One question that students have at this point in text is that Imām al-Ghazālī (rah) is talking about doubts, skepticism, journey of faith, how can he along the way also use Qurʿān and ḥadīth when at this point he is not even certain that Allāh (swt) exists; therefore he is not certain that the Qurʿān is true; therefore he is not certain that the Prophet (sws) was a prophet; therefore he does not believe that the ḥadīth references are truths? Simple answer is that at this point Imām al-Ghazālī (rah) has become uncertain of everything and he is stuck with all types of things that are in the realm of possibility.
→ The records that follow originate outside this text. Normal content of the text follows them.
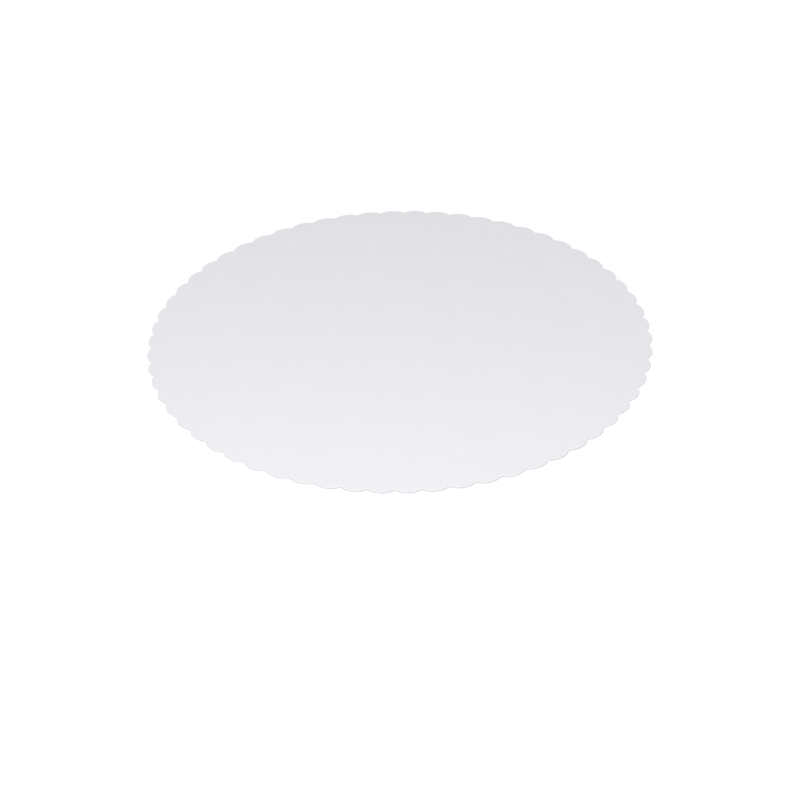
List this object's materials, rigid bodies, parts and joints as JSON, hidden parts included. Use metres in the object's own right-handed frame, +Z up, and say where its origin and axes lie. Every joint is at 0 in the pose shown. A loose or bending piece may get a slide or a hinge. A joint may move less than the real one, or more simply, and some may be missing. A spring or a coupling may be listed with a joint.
{
  "type": "cake board",
  "caption": "Round flat cake board of thin white card, with a scalloped die-cut edge.",
  "frame": {"origin": "middle of the underside, where the board lies on a table", "axes": "+Z up through the card, out of the face that carries the cake; +X towards the tip of one scallop"},
  "size_m": [0.22, 0.2198, 0.0005],
  "materials": {
    "white_card": "matt white coated card"
  },
  "bodies": {
    "root": {"cake_board": "white_card"}
  },
  "joints": []
}
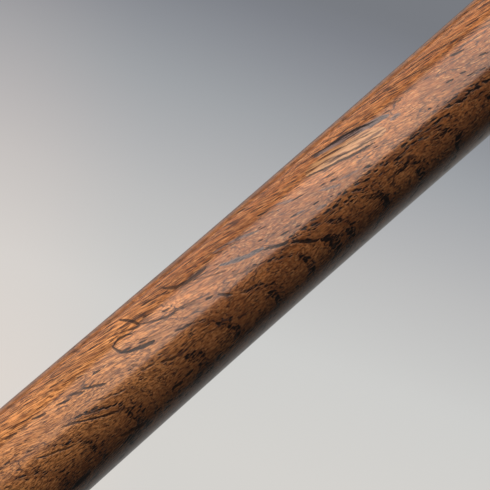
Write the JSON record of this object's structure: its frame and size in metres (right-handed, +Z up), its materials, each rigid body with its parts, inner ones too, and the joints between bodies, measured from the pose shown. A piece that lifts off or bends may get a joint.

He is considering different possibilities and seeing which possibility will lead to certainty; just like he makes use of sense-perception at the level of possibility; he makes use of his ʿaql at the level of possibility thinking may be that will give him certainty; then the state beyond ʿaql is also something he accepts because technically it is possible because of the dream analogy — even now he is accepting Qurʿān at the level of possibility that perhaps it will lead him to certainty, similarly he is using ḥadīth at the level of possibility. The crux is going to be that from all of these possibilities, the one that leads him to certainty, he will view that to be certainly true. He is not trying to prove Qurʿān through Qurʿān; he is exploring the concept of certainty through whatever he has in front of him because at this point, everything that is in front of him is viewed by him as equally possible, yet equally uncertain. People say he should not have used Qurʿān and ḥadīth, rather he should have used his ʿaql alone, but why? For Imām al-Ghazālī (rah), at this stage, ʿaql is not certain, that is also at the level of possibility, so why then can he not use Qurʿān and ḥadīth in his journey towards certainty even if he holds them right now at the level of possibility? There is no circular logic taking place; he is not using the verses and ḥadīth to prove the existence of Allāh (swt). He is also open to existence of other positions which shows his intellectual honesty; he is open that those too could lead to certainty and he keeps questioning, keeps considering, keeps pondering, keeps percepting.